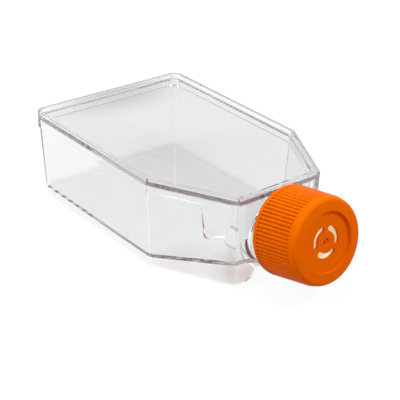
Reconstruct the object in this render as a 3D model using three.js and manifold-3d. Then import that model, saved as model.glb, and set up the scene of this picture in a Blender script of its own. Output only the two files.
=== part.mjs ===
// A small cell culture flask: a clear tub with tapered shoulders and a canted neck, a clear plate welded on
// top, and a vented screw cap with its membrane. Millimetres, +Z up, the neck points towards -Y.
// The flask's own frame has its origin on the base, under the middle of the front rim.
import * as THREE from 'three';
import { mergeVertices } from 'three/addons/utils/BufferGeometryUtils.js';
import Module from 'manifold-3d';

const wasm = await Module();
wasm.setup();

// ---- Tub and plate ----
const flaskWidth = 53.1;
const bodyLength = 78.5;
const flaskHeight = 27;
const frontWidth = 28.4;
const shoulderLength = 23.4;
const wallThickness = 1.3;
const flangeOverhang = 0.35;
const wallDraft = 1.1;
const backCornerRadius = 3;
const backInnerRadius = 2.2;
const backRimRadius = 1.7;
const edgeCornerRadius = 0.3;
const innerCornerRadius = 5;
const rimCornerRadius = 0.3;
const skirtHeight = 2.3;
const floorThickness = 1.1;
const rampRise = 4.35;
const rampThickness = 1.45;
const flangeHeight = 2.5;
const flangeLedge = 0.15;
const mouthChamfer = 0.3;
const plateRimHeight = 2.4;
const plateRecess = 1.2;
const stackingClearance = 0.2;
const archWidth = 13;
const footRadius = 2.8;
const archClearance = 0.45;
const archOverrun = 0.3;

// ---- Neck ----
const neckTilt = THREE.MathUtils.degToRad(11.7);
const neckHeight = 14.5;
const neckOuterRadius = 9.7;
const neckBoreRadius = 8.2;
const neckLength = 16.1;
const neckRootFillet = 2.9;
const lipRounding = 0.35;
const panelInset = 0.03;
const panelEdgeRadius = 0.45;
const panelSink = 0.6;
const panelReach = 8.6;
const panelLean = THREE.MathUtils.degToRad(5.9);
const panelCornerRadius = 1.5;

// ---- Thread, one start, right-handed ----
const threadLead = 4;
const threadHeight = 0.85;
const threadBase = 1.7;
const threadCrest = 0.7;
const neckThreadStart = 6.2;
const neckThreadTurns = 1.75;
const capThreadTurns = 1.25;
const capThreadLag = 0.25;
const threadPhase = 0.0035;

// ---- Cap ----
const runningClearance = 0.3;
const capStandoff = 3.75;
const capLength = 15.2;
const capRadius = 12.4;
const capTaper = 0.35;
const capWall = 1.5;
const capRimLength = 1.35;
const ribCount = 72;
const ribDepth = 0.4;
const ribSetback = 0.02;
// Places round one rib, as shares of its pitch and of its depth.
const ribProfile = [[0, 0], [0.28, 0.12], [0.5, 1], [0.72, 0.12]];
const bandLength = 2.4;
const bandSetback = 0.25;
const bandCornerLength = 1.3;
const bandCornerDepth = 1.1;
const faceCrown = 0.2;
const recessRadius = 8.25;
const recessDepth = 0.75;
const recessSlope = 0.2;
const ventSlotRadius = 3.7;
const ventSlotWidth = 1.45;
const ventSlotSpan = THREE.MathUtils.degToRad(76);
const ventSlotTurn = THREE.MathUtils.degToRad(25);
const ventSlotCount = 3;
const dimpleRadius = 1.1;
const dimpleDepth = 0.4;
const pipRadius = 0.4;
const pipHeight = 0.35;
const roofThickness = 0.8;
const plugThickness = 0.9;
const plugLength = 2;
const membraneRadius = 6.3;
const membraneThickness = 0.25;

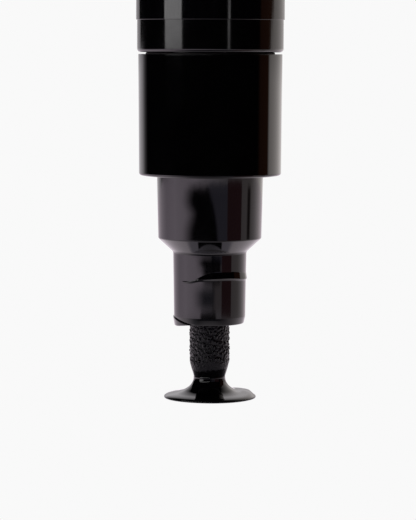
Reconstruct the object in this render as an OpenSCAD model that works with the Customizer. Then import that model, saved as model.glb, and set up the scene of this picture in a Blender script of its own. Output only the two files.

[What is expected] Exactly reproduce all of the entries above.

[Exercise answer]
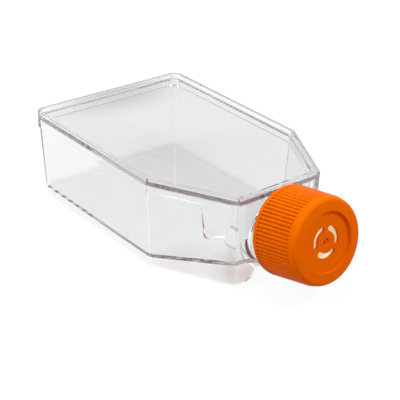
Reconstruct the object in this render as a 3D model using three.js and manifold-3d. Then import that model, saved as model.glb, and set up the scene of this picture in a Blender script of its own. Output only the two files.
=== part.mjs ===
// A small cell culture flask: a clear tub with tapered shoulders and a canted neck, a clear plate welded on
// top, and a vented screw cap with its membrane. Millimetres, +Z up, the neck points towards -Y.
// The flask's own frame has its origin on the base, under the middle of the front rim.
import * as THREE from 'three';
import { mergeVertices } from 'three/addons/utils/BufferGeometryUtils.js';
import Module from 'manifold-3d';

const wasm = await Module();
wasm.setup();

// ---- Tub and plate ----
const flaskWidth = 53.1;
const bodyLength = 78.5;
const flaskHeight = 27;
const frontWidth = 28.4;
const shoulderLength = 23.4;
const wallThickness = 1.3;
const flangeOverhang = 0.35;
const wallDraft = 1.1;
const backCornerRadius = 3;
const backInnerRadius = 2.2;
const backRimRadius = 1.7;
const edgeCornerRadius = 0.3;
const innerCornerRadius = 5;
const rimCornerRadius = 0.3;
const skirtHeight = 2.3;
const floorThickness = 1.1;
const rampRise = 4.35;
const rampThickness = 1.45;
const flangeHeight = 2.5;
const flangeLedge = 0.15;
const mouthChamfer = 0.3;
const plateRimHeight = 2.4;
const plateRecess = 1.2;
const stackingClearance = 0.2;
const archWidth = 13;
const footRadius = 2.8;
const archClearance = 0.45;
const archOverrun = 0.3;

// ---- Neck ----
const neckTilt = THREE.MathUtils.degToRad(11.7);
const neckHeight = 14.5;
const neckOuterRadius = 9.7;
const neckBoreRadius = 8.2;
const neckLength = 16.1;
const neckRootFillet = 2.9;
const lipRounding = 0.35;
const panelInset = 0.03;
const panelEdgeRadius = 0.45;
const panelSink = 0.6;
const panelReach = 8.6;
const panelLean = THREE.MathUtils.degToRad(5.9);
const panelCornerRadius = 1.5;

// ---- Thread, one start, right-handed ----
const threadLead = 4;
const threadHeight = 0.85;
const threadBase = 1.7;
const threadCrest = 0.7;
const neckThreadStart = 6.2;
const neckThreadTurns = 1.75;
const capThreadTurns = 1.25;
const capThreadLag = 0.25;
const threadPhase = 0.0035;

// ---- Cap ----
const runningClearance = 0.3;
const capStandoff = 3.75;
const capLength = 15.2;
const capRadius = 12.4;
const capTaper = 0.35;
const capWall = 1.5;
const capRimLength = 1.35;
const ribCount = 72;
const ribDepth = 0.4;
const ribSetback = 0.02;
// Places round one rib, as shares of its pitch and of its depth.
const ribProfile = [[0, 0], [0.28, 0.12], [0.5, 1], [0.72, 0.12]];
const bandLength = 2.4;
const bandSetback = 0.25;
const bandCornerLength = 1.3;
const bandCornerDepth = 1.1;
const faceCrown = 0.2;
const recessRadius = 8.25;
const recessDepth = 0.75;
const recessSlope = 0.2;
const ventSlotRadius = 3.7;
const ventSlotWidth = 1.45;
const ventSlotSpan = THREE.MathUtils.degToRad(76);
const ventSlotTurn = THREE.MathUtils.degToRad(25);
const ventSlotCount = 3;
const dimpleRadius = 1.1;
const dimpleDepth = 0.4;
const pipRadius = 0.4;
const pipHeight = 0.35;
const roofThickness = 0.8;
const plugThickness = 0.9;
const plugLength = 2;
const membraneRadius = 6.3;
const membraneThickness = 0.25;

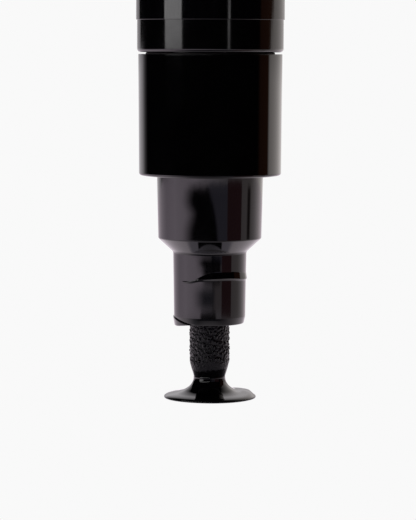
Reconstruct the object in this render as an OpenSCAD model that works with the Customizer. Then import that model, saved as model.glb, and set up the scene of this picture in a Blender script of its own. Output only the two files.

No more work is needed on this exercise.